Learning these chunks as single units saves mental grammar checks later.
Common Set Idioms
Set sail, set foot, set eyes on, set the pace, set the mood.
Common Put Idioms
Put up with, put off, put across, put down (an animal or a remark), put in an appearance.
Concrete vs Abstract Objects
Set prefers tangible, rigid things: a cup, a stone, a ladder.
Put freely handles abstractions: “put your heart into it,” “put trust in strangers.”
When the object is metaphorical, set feels odd; “set your anger aside” is possible but rare, whereas “put your anger aside” is instant and natural.
Quick Swap Test
Try replacing the object with a liquid idea: “set hope on the table” jars; “put hope on the table” flows.
Agency and Control: Who Acts?
Set highlights the doer’s precision; put highlights the endpoint.
A barista sets the saucer dead-center; a rushed customer puts it anywhere and walks off.
Choose set when you want readers to picture the actor’s steady hand; choose put when the location matters more than the motion.
Narrative Effect
In fiction, “she set the letter down” can signal hesitation or care; “she put the letter down” can signal indifference or hurry.
Technical Writing: Precision Matters
Manuals favor set for assembly steps: “set the motherboard on the standoffs.”
Casual instructions use put: “put the batteries in.”
The first sounds safer; the second sounds friendlier.
Tone Calibration
If you want users to feel they are handling delicate parts, set adds that subliminal caution.
Emotional Undertones: Subtle Signals
“He set his hand on my shoulder” feels comforting; “he put his hand on my shoulder” can feel neutral or even threatening, depending on context.
The extra care encoded in set softens the action.
Poets exploit this: “set” can carry tenderness, “put” can carry detachment.
Dialogue Tip
Let a caring character set things down; let an impatient one put them.
Spatial Specificity: Vertical vs Horizontal
Set often implies a horizontal surface; put is surface-agnostic.
You set a book on a shelf; you can put a book on a shelf, but you can also put it into a box or under the bed.
When vertical insertion is involved, put wins.
Quick Visual
Picture set as a gentle lowering; picture put as any arrow pointing toward a container.
Frequency in Conversation: Which Verb Do People Actually Say?
Corpus snapshots show put outpacing set in daily speech by a wide margin.
That is because put covers more ground—abstract, concrete, careless, deliberate—while set narrows the focus.
Still, when precision counts, native speakers instinctively reach for set.
Practical Insight
If you are unsure, default to put; only upgrade to set when you can picture the object resting with stability.
Common Learner Errors and Quick Fixes
Wrong: “I set the clothes into the drawer.”
Right: “I put the clothes into the drawer.”
Wrong: “Put the vase gently on the edge.”

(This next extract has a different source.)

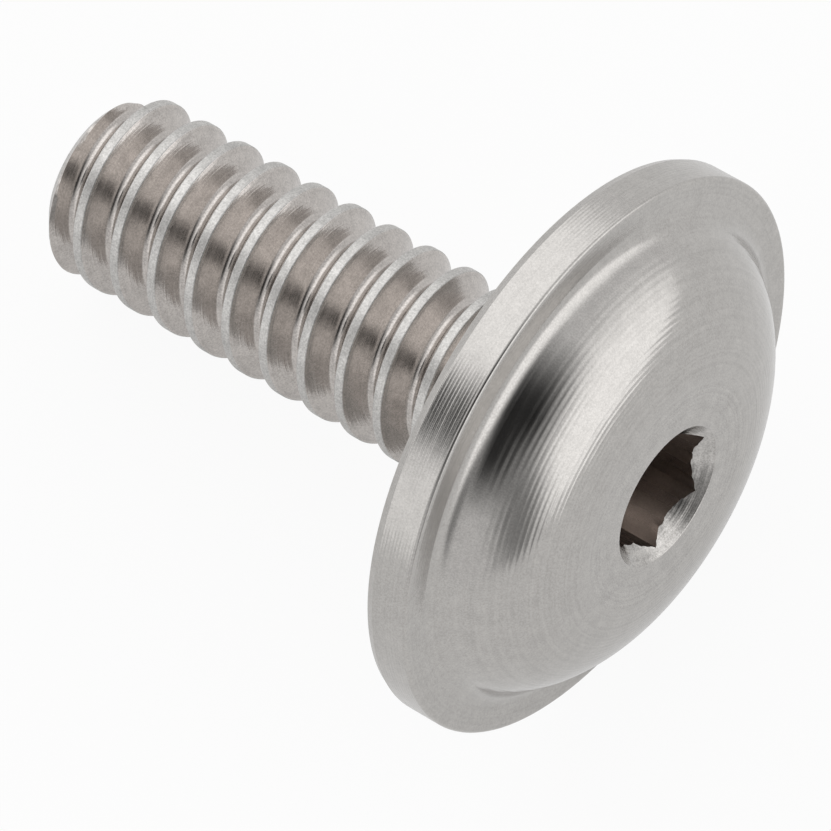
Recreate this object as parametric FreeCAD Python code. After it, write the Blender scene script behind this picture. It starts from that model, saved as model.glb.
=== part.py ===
"""Flanged button head socket screw, lying on its side as it comes to rest.

Sizes are in millimetres. The screw is built standing on its own axis, with +Z towards the head and
the seat under the flange at z = 0, and is laid down at the end, so that the flange's edge and the
last threads touch z = 0.
"""

import FreeCAD, Part

import math
import os

# Thread, 32 turns to the inch
thread_pitch = 0.79375
thread_major_dia = 3.34
crest_above_pitch_line = 0.205
root_below_pitch_line = 0.215
thread_flank_angle = 30.0
thread_end_under_seat = 1.25
crest_under_seat_at_top = 8.95
runout_turns = 0.45
runout_slope = 50.0
overrun_turns = 0.6
groove_start_turn = 100.0
opening_beyond_crest = 0.1

# Shank
length_under_head = 9.72
tip_chamfer_inset = 0.35
tip_chamfer_height = 0.30
neck_flare = 0.10

# Flange
flange_dia = 10.0
flange_thickness = 0.80
seat_edge_inset = 0.065
seat_edge_height = 0.14
rim_chamfer = 0.06

# Button
head_height = 2.19
crown_flat_dia = 4.04
dome_radius = 2.54
dome_base_fillet = 0.45

# Socket, for a key of 5/64 inch
hex_across_flats = 1.984375
hex_depth = 1.15
hex_turn_from_top = 27.8
mouth_dia = 2.54
mouth_half_angle = 45.0
drill_point_half_angle = 59.0

# Rest
steepest_lean = 45.0
lean_halvings = 40
contact_tolerance = 0.01

ORIGIN = FreeCAD.Vector(0, 0, 0)
Z_AXIS = FreeCAD.Vector(0, 0, 1)
Y_AXIS = FreeCAD.Vector(0, 1, 0)

thread_major_r = thread_major_dia / 2
thread_pitch_r = thread_major_r - crest_above_pitch_line
thread_root_r = thread_pitch_r - root_below_pitch_line
flange_r = flange_dia / 2
crown_flat_r = crown_flat_dia / 2
mouth_r = mouth_dia / 2


def at(radius, height):
    """A point of a section, in the plane through the axis."""
    return FreeCAD.Vector(radius, 0, height)


def corner_arc(centre, radius, first_angle, last_angle):
    """An arc of a section, between two angles in degrees counted from outwards to headwards."""
    points = []
    for angle in (first_angle, (first_angle + last_angle) / 2, last_angle):
        turn = math.radians(angle)
        points.append(centre + at(radius * math.cos(turn), radius * math.sin(turn)))
    return Part.Arc(*points).toShape(), points[0], points[-1]


def blank():
    """The turned blank: shank with a chamfered tip, flange, and domed button with a flat crown."""
    dome_centre = at(crown_flat_r, head_height - dome_radius)
    fillet_rise = flange_thickness + dome_base_fillet - dome_centre.z
    fillet_reach = math.sqrt((dome_radius + dome_base_fillet) ** 2 - fillet_rise**2)
    meeting_angle = math.degrees(math.atan2(fillet_rise, fillet_reach))
    fillet_centre = dome_centre + at(fillet_reach, fillet_rise)
    fillet, fillet_start, fillet_end = corner_arc(
        fillet_centre, dome_base_fillet, -90, meeting_angle - 180
    )
    dome, dome_start, dome_end = corner_arc(dome_centre, dome_radius, meeting_angle, 90)

    outline = [
        dome_end,
        at(0, head_height),
        at(0, -length_under_head),
        at(thread_major_r - tip_chamfer_inset, -length_under_head),
        at(thread_major_r, tip_chamfer_height - length_under_head),
        at(thread_major_r, -neck_flare),
        at(thread_major_r + neck_flare, 0),
        at(flange_r - seat_edge_inset, 0),
        at(flange_r, seat_edge_height),
        at(flange_r, flange_thickness - rim_chamfer),
        at(flange_r - rim_chamfer, flange_thickness),
        fillet_start,
    ]
    edges = [Part.makeLine(start, end) for start, end in zip(outline, outline[1:])]
    return Part.Face(Part.Wire(edges + [fillet, dome])).revolve(ORIGIN, Z_AXIS, 360)


def groove_section(height):
    """The thread's groove: two flanks and a flat root, open beyond the crests."""
    slope = math.tan(math.radians(thread_flank_angle))
    opening_r = thread_major_r + opening_beyond_crest
    half_root = thread_pitch / 4 - (thread_pitch_r - thread_root_r) * slope
    half_opening = thread_pitch / 4 + (opening_r - thread_pitch_r) * slope
    corners = [
        at(opening_r, height - half_opening),
        at(thread_root_r, height - half_root),
        at(thread_root_r, height + half_root),
        at(opening_r, height + half_opening),
    ]
    return Part.makePolygon(corners + corners[:1])


def sweep(path, section):
    """A solid swept along a helix, with the section held upright."""
    pipe = Part.BRepOffsetAPI.MakePipeShell(path)
    pipe.setBiNormalMode(Z_AXIS)
    pipe.add(section)
    pipe.build()
    pipe.makeSolid()
    return pipe.shape()


def thread_groove():
    """The right-hand groove at full depth, and the half turn in which it runs out under the head."""
    start_rise = thread_pitch * groove_start_turn / 360
    first_groove = crest_under_seat_at_top + thread_pitch / 2 - start_rise
    past_first = (length_under_head - first_groove) / thread_pitch
    turns_below_tip = math.ceil(past_first + overrun_turns)
    start = -first_groove - turns_below_tip * thread_pitch
    climb = -thread_end_under_seat - start
    full_path = Part.Wire(Part.makeHelix(thread_pitch, climb, thread_pitch_r).Edges)
    full_path.translate(at(0, start))
    full_groove = sweep(full_path, groove_section(start))

    end_turn = 360 * climb / thread_pitch
    end_height = start + climb
    runout_path = Part.Wire(
        Part.makeHelix(
            thread_pitch, runout_turns * thread_pitch, thread_pitch_r, runout_slope
        ).Edges
    )
    runout_path.translate(at(0, end_height))
    runout_section = groove_section(end_height)
    runout_path.rotate(ORIGIN, Z_AXIS, end_turn)
    runout_section.rotate(ORIGIN, Z_AXIS, end_turn)
    grooves = [full_groove, sweep(runout_path, runout_section)]
    for groove in grooves:
        groove.rotate(ORIGIN, Z_AXIS, groove_start_turn)
    return grooves


def socket():
    """The countersunk mouth, the broached hexagon and the point left by the drill under it."""
    corner_r = hex_across_flats / 2 / math.cos(math.radians(30))
    floor_height = head_height - hex_depth
    corners = []
    for number in range(7):
        turn = math.radians(hex_turn_from_top + 60 * number)
        corners.append(
            FreeCAD.Vector(corner_r * math.cos(turn), corner_r * math.sin(turn), floor_height)
        )
    hexagon = Part.Face(Part.makePolygon(corners)).extrude(Z_AXIS * hex_depth)

    mouth_depth = (mouth_r - hex_across_flats / 2) / math.tan(math.radians(mouth_half_angle))
    mouth = Part.makeCone(
        hex_across_flats / 2, mouth_r, mouth_depth, at(0, head_height - mouth_depth), Z_AXIS
    )
    point_depth = hex_across_flats / 2 / math.tan(math.radians(drill_point_half_angle))
    drill_point = Part.makeCone(
        0, hex_across_flats / 2, point_depth, at(0, floor_height - point_depth), Z_AXIS
    )
    return hexagon.fuse([mouth, drill_point])


def screw():
    """The finished screw on its own axis."""
    body = blank()
    for groove in thread_groove():
        body = body.cut(groove)
    return body.cut(socket()).Solids[0]


def resting_lean(body):
    """The axis's angle to the floor at which the flange and the last threads touch it together."""
    points = body.tessellate(contact_tolerance)[0]
    middle = -length_under_head / 2

    def lowest_gap(lean):
        heights = {True: [], False: []}
        for p in points:
            heights[p.z > middle].append(p.z * math.sin(lean) + p.x * math.cos(lean))
        return min(heights[True]) - min(heights[False])

    low, high = 0.0, math.radians(steepest_lean)
    for _ in range(lean_halvings):
        lean = (low + high) / 2
        if lowest_gap(lean) < 0:
            low = lean
        else:
            high = lean
    return math.degrees(low)


def laid_down(body, lean):
    """The screw on the floor, head towards +X, with the origin under the middle of its box."""
    body.rotate(ORIGIN, Z_AXIS, 180)
    body.rotate(ORIGIN, Y_AXIS, 90 - lean)
    box = body.optimalBoundingBox(False)
    shift = FreeCAD.Vector(-(box.XMin + box.XMax) / 2, -(box.YMin + box.YMax) / 2, -box.ZMin)
    body.translate(shift)
    print("lean", round(lean, 4), "seat centre", [round(v, 4) for v in shift])
    return body


standing = screw()
lying = laid_down(standing, resting_lean(standing))
os.makedirs("parts", exist_ok=True)
lying.exportStep("parts/screw.step")
print("valid", lying.isValid(), "volume", round(lying.Volume, 3))
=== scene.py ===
"""Looks of the flanged button head socket screw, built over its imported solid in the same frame.

The screw's surface is made on its own axis in millimetres, with +Z towards the head and the seat
under the flange at z = 0, and is then laid down where the solid lies.
"""

import math
import random

import bmesh
import bpy
from mathutils import Matrix, Vector


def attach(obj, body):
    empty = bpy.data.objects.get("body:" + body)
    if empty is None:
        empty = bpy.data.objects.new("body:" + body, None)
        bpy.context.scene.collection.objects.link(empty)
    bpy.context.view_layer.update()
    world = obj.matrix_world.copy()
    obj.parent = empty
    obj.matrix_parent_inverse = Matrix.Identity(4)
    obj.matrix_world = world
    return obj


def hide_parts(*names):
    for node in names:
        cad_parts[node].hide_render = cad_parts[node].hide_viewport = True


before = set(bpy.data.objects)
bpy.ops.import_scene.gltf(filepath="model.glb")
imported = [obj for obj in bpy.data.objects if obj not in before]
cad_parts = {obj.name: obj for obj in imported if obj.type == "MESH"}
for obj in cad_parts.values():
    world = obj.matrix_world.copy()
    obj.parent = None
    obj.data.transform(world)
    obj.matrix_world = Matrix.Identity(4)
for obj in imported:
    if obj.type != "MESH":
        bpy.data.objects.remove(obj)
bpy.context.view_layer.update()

MM = 0.001

# Thread, in millimetres and degrees
THREAD_PITCH = 25.4 / 32
THREAD_MAJOR_R = 1.67
THREAD_PITCH_R = 1.465
THREAD_ROOT_R = 1.25
FLANK_ANGLE = 30.0
FLANK_SLOPE = math.tan(math.radians(FLANK_ANGLE))
CREST_UNDER_SEAT_AT_TOP = 8.95
THREAD_END_UNDER_SEAT = 1.25
RUNOUT_HEIGHT = 0.45 * THREAD_PITCH
RUNOUT_SLOPE = math.tan(math.radians(50.0))
CREST_ROUNDING = 0.03
CREST_ROW_INSET = 0.01
CREST_STEPS = 4
FLANK_STEPS = 5
ROOT_STEPS = 5

# Shank, in millimetres
LENGTH_UNDER_HEAD = 9.72
TIP_FACE_R = 1.32
TIP_CHAMFER_HEIGHT = 0.30
TIP_RINGS = 6
NECK_FILLET = 0.10
END_SNAP = 0.012

# Head, in millimetres
FLANGE_R = 5.0
FLANGE_THICKNESS = 0.80
SEAT_EDGE_INSET = 0.065
SEAT_EDGE_HEIGHT = 0.14
SEAT_ROW_INSET = 0.01
RIM_EDGE_RADIUS = 0.06
RIM_RINGS = 10
RIM_RING_ROWS = 6
RIM_RING_DEPTH = 0.0022
HEAD_HEIGHT = 2.19
CROWN_FLAT_R = 2.02
DOME_RADIUS = 2.54
DOME_BASE_FILLET = 0.45

# Socket, in millimetres and degrees
HEX_HALF_FLATS = 25.4 * 5 / 64 / 2
HEX_DEPTH = 1.15
HEX_TURN = 27.8
MOUTH_R = 1.27
MOUTH_EDGE_RADIUS = 0.03
DRILL_POINT_R = HEX_HALF_FLATS * 0.99
DRILL_POINT_SLOPE = 1 / math.tan(math.radians(59.0))
CONE_STEPS = 12
WALL_STEPS = 8
POINT_STEPS = 5

# Torn edge of the hexagon: its reach in millimetres, and columns from one coarse tooth to the next
BURR_REACH = 0.014
BURR_FINE_SHARE = 0.3
BURR_FALLOFF = 4
BURR_SPACING = 3

# How it lies: the axis leans up from the floor towards the head
LEAN = math.radians(19.2021)
SEAT_CENTRE = Vector((3.3698, 0.0, 4.6758))

# Mesh, in columns, millimetres and degrees
COLUMNS = 168
MERGE_DISTANCE = 1e-4
LEAST_EDGE = 1e-5
SHARP_EDGE = 28.0

# Steel: base colour, and how far the finish varies
BRIGHT = (0.462, 0.447, 0.430)
MOTTLE = 0.14
ROUGHNESS_SPREAD = 0.15
DRIFT_REACH = 0.02
STAIN_SHARE = 0.4
STREAK_SHARE = 0.2
GRAIN_SHARE = 0.4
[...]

Right: “Set the vase gently on the edge.”
Remember: if the object disappears inside something, put is safer; if it remains visible and balanced, set is possible.
Checkpoint Question
Ask yourself: is the object now resting exposed and needing balance? If yes, try set; otherwise, put.

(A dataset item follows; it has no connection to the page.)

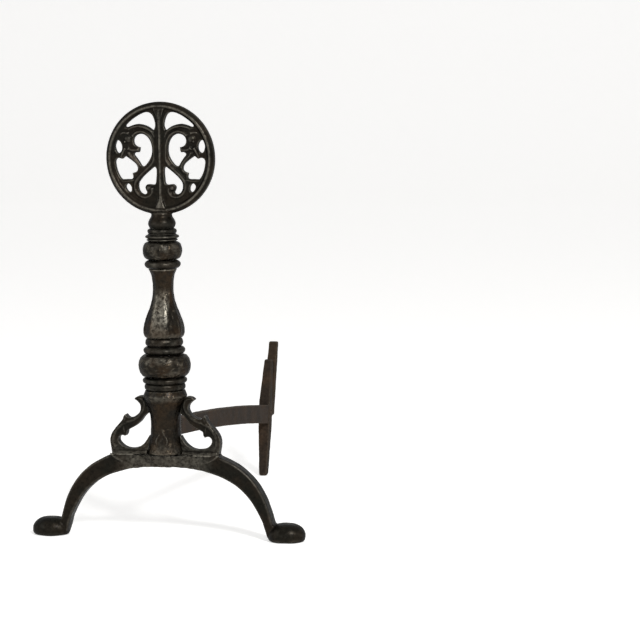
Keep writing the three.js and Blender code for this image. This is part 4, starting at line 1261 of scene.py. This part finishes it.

Memory Aids: One-Liners That Stick
Set = steady, surface, serene.
Put = place, pack, park—anywhere.
Repeat the triplets aloud; the alliteration locks them in your ear.
Visual Hack
Imagine a three-legged stool labeled SET that can only stand on flat ground; imagine a backpack labeled PUT that can hang, hide, or hurl anywhere.
Quick Practice Drill
Fill the blank:
1. Please ___ the eggs here so they don’t roll.
2. Just ___ the tools back wherever you find space.
3. She ___ her hopes on a new job overseas.
Answers: set, put, put.
Run this trio whenever the doubt resurfaces; within a week, the choice becomes reflex.